On May 8, 1895, ninety-nine men sat in a courtroom on the fourth floor of the Salt Lake City and County Building. One by one, as a clerk read their names aloud, each man walked forward and signed his name to a document they had spent sixty-six days writing. When the last signature was in place, the president of the assembly, John Henry Smith, looked out at the room and said: "We came together as strangers, no doubt with views diverse in many respects from each other."
That document has governed Utah for 130 years.

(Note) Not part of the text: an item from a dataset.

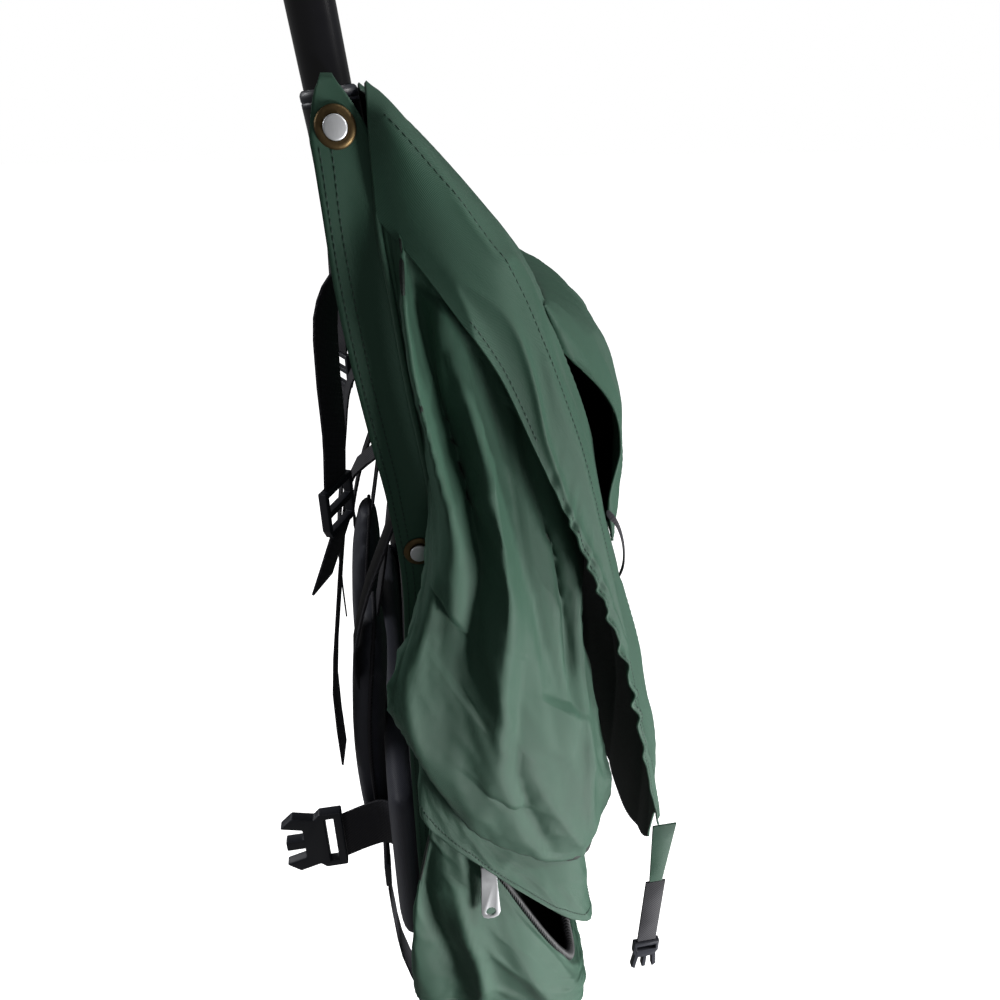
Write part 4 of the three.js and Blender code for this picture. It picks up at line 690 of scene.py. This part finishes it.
# Lower bag: a shorter bag of the same cloth under the flap. It is unzipped round its front, so that its front
# panel hangs open, and its floor is sewn shut.
LOWER_ROWS = [
    (0, 0.16, 0.03, 0.45, 0.3, 0.1, 0.8, 0.87, 0.87), (0.3, 0.66, -0.12, 0.8, 0.28, 0.36, 0.84, 0.92, 0.92),
    (0.65, 0.72, -0.17, 0.9, 0.27, 0.4, 0.83, 0.93, 0.93), (1, 0.3, -0.06, 0.45, 0.27, 0.05, 0.76, 0.84, 0.84),
    (1.04, 0, 0.16, 0.05, 0.34, -0.3, 0.66, 0.72, 0.72),
]
LOWER_EDGES = {"back": (0.616, 0.98), "corner": (0.61, 0.98), "piping": (0.6, 0.97), "belly": (0.6, 0.97),
               "side": (0.7, 0.985), "seam": (0.92, 0.99), "front": (0.955, 0.995), "mid": (0.955, 1)}
LOWER_FOLDS = [(3.2, 0.1, 3.6, 0.7, -0.7, 0.2), (4.3, 0.05, 4.7, 0.8, 0.5, 0.25), (3.6, 0.15, 4.0, 0.9, 0.45, 0.1),
               (2.7, 0.05, 3.0, 0.8, -0.4, 0.1)]
lower_surface = bag_surface(LOWER_ROWS, LOWER_EDGES, LOWER_FOLDS)
shares = np.arange(300) / 300
rows = np.linspace(0, 1.04, 110)
lower_grid = np.array([lower_surface(shares, row) for row in rows])
lower_grid = creased(lower_grid, shares, rows, 2.8, 9.0)
middle = lower_grid[-1].mean(axis=0)
closing = [lower_grid[-1] + (middle - lower_grid[-1]) * t for t in (0.3, 0.6, 0.9)]
cloth_mesh("lower_bag", np.concatenate([lower_grid, closing]), green, ["bag_lower"], loop=True, hub=True)

# Zip: a black nylon coil wound round a core and sewn to a woven tape, which runs inside the lower bag's open
# edge. A zinc slider with its pull stands at each end.
zip_nylon = blotched("zip_nylon", (0.006, 0.006, 0.008), (0.012, 0.012, 0.015), 0.5, 0.1, 300)
webbing_black = woven("nylon_webbing", (0.013, 0.013, 0.018), (0.024, 0.023, 0.031), 0.6, 210, 0.05,
                      False, bump=0.7)
COIL_PITCH, COIL_UP, COIL_ACROSS, COIL_WIRE_R = 3.4, 3.6, 3.2, 1.0
zip_place = 3.9 + (LOOP - 7.8) * np.linspace(0, 1, 160)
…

The delegates wrote it deliberately to look like every other state constitution of the era, what scholars later called "distinctively undistinctive," an instrument consciously designed to signal that Utah was mainstream America. They borrowed heavily from Illinois, Nevada, Washington, and New York. They divided executive power among a governor, attorney general, and secretary of state, not because that structure best suited Utah, but because suspicion of centralized power was conventional in 1895, and they needed Congress to say yes. They needed Congress badly enough that the entire exercise was shaped by what it would take to gain admission, not by what would best serve the people of the territory.
A 1980 constitutional amendment would later abolish the office of the secretary of state, folding its duties into a newly created lieutenant governor's office. But the underlying impulse, fragmenting executive authority across independently elected officials, remains embedded in the document today.
That framework now governs a state of 3.5 million people in the middle of one of the most contested fights in American direct democracy.